In fact the more subtle and complex those relationships, and the further they are beyond the grasp of the conscious mind, the more the instinctive part of your mind—by which I mean the part of your mind that can do differential calculus so astoundingly fast that it will put your hand in the right place to catch a flying ball—the more that part of your brain revels in it.

Music of any complexity (and even “Three Blind Mice” is complex in its way by the time someone has actually performed it on an instrument with its own individual timbre and articulation) passes beyond your conscious mind into the arms of your own private mathematical genius who dwells in your unconscious responding to all the inner complexities and relationships and proportions that we think we know nothing about.”
—Douglas Adams, Dirk Gently’s Holistic Detective Agency.
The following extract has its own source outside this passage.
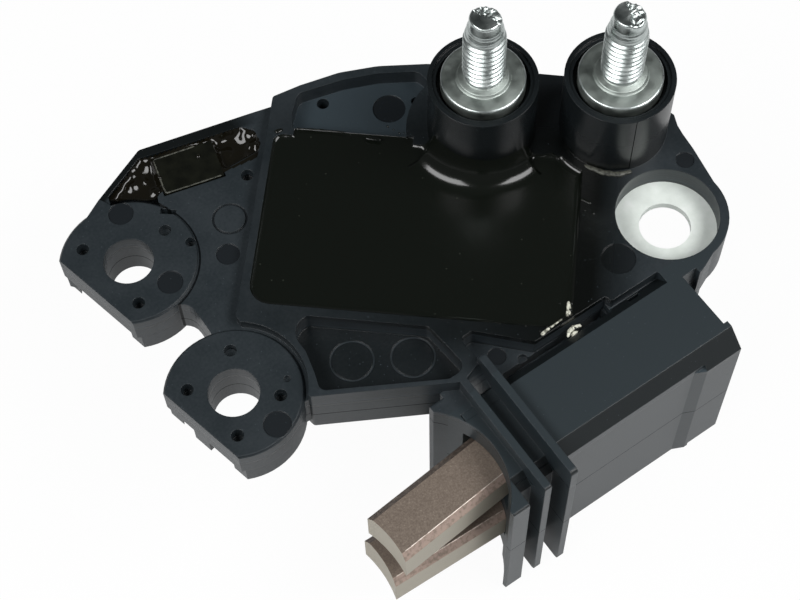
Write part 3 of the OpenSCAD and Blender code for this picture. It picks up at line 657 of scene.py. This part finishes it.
def beads(name, paths, material, body="regulator"):
    # half-round beads with rounded ends along (x, y, z, half width) paths
    sides = bead["sides"]
    verts, faces = [], []
    for path in paths:
        spots = spaced(path, bead["step"], 2)
        first, total = len(verts), len(spots)
        for i, (x, y, z, half) in enumerate(spots):
            back, on = spots[max(0, i - 2)], spots[min(total - 1, i + 2)]
            along = Vector((on[0] - back[0], on[1] - back[1], 0)).normalized()
            toEnd = min(dist(spots[i][:3], path[0][:3]), dist(spots[i][:3], path[-1][:3]))
            closing = sqrt(max(0.02, 1 - max(0.0, 1 - toEnd / half) ** 2))
            reach = half * closing * (1 + bead["uneven"] * noise.noise(Vector((x * 1.3, y * 1.3, 9.0))))
            for k in range(sides):
                turn = 2 * pi * k / sides
                verts.append((x - along.y * reach * cos(turn), y + along.x * reach * cos(turn),
                              z + bead["flat"] * reach * sin(turn)))
        for i in range(total - 1):
            for k in range(sides):
                a, b = first + i * sides + k, first + i * sides + (k + 1) % sides
                faces.append((a, a + sides, b + sides, b))
        faces.append(tuple(range(first, first + sides)))
        faces.append(tuple(range(first + total * sides - 1, first + (total - 1) * sides - 1, -1)))
    return addPiece(name, verts, faces, material, body)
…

When we listen to a Bach concerto, we’re feeding that subconscious genius, putting it through its paces—but the same goes for when we drive a car, adjusting the angle of the brake pedal to ensure that our velocity will reach zero before the distance to the next car’s bumper does. Even just sitting to watch clouds slowly billow and evolve on a summer day—instinctively, in some part of your brain, you’re estimating the Reynolds number in that particular patch of sky.

You have an innate ability to appreciate—and a tendency to find beauty in—the boundless complexities of the world around us. Seated in the subconscious parts of every human brain, there is a mathematical, musical genius that sees the Fibonacci sequence in the whorls of a flower and the fractal, crack-like geometry in a tree’s barren branches. It speaks in feelings and instincts, in the thrill that runs through us when we feel the “click” of understanding a new concept at a conscious level.

Now if we could only get it to come out and help us with our homework.